**WHAT THIS TASK INVOLVES**
Exactly the lines from the line with "neck_top, head_pieces, neck_joint)" to the line with "record = json.load(file)" should be extracted, both included, with no other lines.

**RECORDED DATA**
|---|

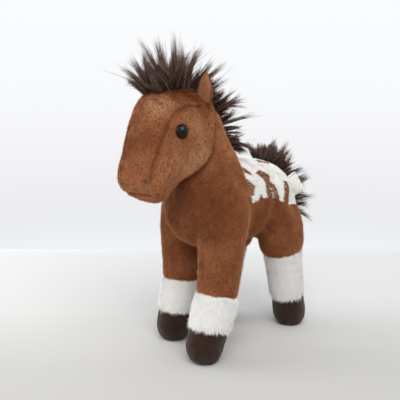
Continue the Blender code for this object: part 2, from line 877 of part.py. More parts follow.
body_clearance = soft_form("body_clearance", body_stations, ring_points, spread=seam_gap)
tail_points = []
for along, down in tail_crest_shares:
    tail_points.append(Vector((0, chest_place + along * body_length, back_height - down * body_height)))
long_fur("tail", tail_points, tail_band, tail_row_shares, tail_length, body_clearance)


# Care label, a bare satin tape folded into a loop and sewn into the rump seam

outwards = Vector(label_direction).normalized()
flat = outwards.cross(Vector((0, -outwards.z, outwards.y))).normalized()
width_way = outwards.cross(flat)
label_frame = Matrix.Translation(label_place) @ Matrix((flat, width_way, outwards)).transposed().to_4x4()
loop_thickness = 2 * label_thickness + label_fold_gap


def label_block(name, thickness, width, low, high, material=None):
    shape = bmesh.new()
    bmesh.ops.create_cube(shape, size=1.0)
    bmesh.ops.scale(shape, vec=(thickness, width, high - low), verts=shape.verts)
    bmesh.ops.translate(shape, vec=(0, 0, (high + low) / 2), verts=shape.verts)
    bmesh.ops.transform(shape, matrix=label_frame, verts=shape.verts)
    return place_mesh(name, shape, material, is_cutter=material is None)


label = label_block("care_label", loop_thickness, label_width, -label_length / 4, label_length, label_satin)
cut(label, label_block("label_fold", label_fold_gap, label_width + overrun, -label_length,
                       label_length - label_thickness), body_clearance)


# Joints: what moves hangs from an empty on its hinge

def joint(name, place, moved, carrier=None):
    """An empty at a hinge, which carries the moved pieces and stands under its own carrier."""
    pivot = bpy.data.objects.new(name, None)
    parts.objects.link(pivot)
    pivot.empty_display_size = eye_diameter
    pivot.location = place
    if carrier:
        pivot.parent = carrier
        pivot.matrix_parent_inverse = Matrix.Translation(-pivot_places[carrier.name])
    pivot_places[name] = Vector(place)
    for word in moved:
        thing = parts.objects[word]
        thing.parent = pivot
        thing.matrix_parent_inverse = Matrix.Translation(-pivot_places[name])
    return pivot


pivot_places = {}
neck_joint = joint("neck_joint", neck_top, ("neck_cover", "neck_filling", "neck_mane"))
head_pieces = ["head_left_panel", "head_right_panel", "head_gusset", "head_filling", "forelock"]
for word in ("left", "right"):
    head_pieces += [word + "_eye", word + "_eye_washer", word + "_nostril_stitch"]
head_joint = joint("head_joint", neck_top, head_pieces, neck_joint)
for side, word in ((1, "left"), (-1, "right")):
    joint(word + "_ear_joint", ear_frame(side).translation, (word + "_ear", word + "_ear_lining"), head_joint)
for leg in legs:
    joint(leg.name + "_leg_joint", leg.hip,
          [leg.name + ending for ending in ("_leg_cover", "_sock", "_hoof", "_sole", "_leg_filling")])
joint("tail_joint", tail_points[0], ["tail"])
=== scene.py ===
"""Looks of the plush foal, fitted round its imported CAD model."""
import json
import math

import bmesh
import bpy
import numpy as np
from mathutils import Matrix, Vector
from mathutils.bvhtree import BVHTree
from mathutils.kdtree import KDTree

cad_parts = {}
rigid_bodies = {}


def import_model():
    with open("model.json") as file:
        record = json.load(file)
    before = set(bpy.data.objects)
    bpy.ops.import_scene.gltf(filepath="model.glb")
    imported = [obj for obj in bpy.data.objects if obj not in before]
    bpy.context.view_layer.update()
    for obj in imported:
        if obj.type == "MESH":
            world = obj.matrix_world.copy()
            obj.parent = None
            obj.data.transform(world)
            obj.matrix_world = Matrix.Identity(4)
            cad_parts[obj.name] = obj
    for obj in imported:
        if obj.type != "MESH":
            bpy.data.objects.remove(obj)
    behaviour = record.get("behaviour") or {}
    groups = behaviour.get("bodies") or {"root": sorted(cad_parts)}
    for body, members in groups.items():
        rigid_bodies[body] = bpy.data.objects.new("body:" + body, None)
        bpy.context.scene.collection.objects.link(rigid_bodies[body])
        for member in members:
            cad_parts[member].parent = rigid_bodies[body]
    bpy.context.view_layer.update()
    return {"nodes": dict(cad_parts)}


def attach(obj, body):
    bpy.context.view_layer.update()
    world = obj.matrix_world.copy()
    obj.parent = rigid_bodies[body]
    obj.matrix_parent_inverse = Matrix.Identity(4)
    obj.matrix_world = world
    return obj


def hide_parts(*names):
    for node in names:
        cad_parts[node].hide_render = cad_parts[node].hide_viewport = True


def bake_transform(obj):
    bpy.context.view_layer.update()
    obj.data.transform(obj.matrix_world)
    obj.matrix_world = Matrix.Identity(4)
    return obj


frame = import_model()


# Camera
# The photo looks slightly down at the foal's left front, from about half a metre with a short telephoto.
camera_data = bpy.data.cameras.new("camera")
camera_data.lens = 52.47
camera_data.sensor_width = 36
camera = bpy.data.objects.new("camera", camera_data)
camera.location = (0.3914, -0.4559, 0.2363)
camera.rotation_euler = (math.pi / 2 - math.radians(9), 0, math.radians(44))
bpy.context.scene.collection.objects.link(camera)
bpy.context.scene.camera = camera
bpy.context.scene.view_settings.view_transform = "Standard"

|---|

**EXPECTED OUTPUT**
head_joint = joint("head_joint", neck_top, head_pieces, neck_joint)
for side, word in ((1, "left"), (-1, "right")):
    joint(word + "_ear_joint", ear_frame(side).translation, (word + "_ear", word + "_ear_lining"), head_joint)
for leg in legs:
    joint(leg.name + "_leg_joint", leg.hip,
          [leg.name + ending for ending in ("_leg_cover", "_sock", "_hoof", "_sole", "_leg_filling")])
joint("tail_joint", tail_points[0], ["tail"])
=== scene.py ===
"""Looks of the plush foal, fitted round its imported CAD model."""
import json
import math

import bmesh
import bpy
import numpy as np
from mathutils import Matrix, Vector
from mathutils.bvhtree import BVHTree
from mathutils.kdtree import KDTree

cad_parts = {}
rigid_bodies = {}


def import_model():
    with open("model.json") as file:
        record = json.load(file)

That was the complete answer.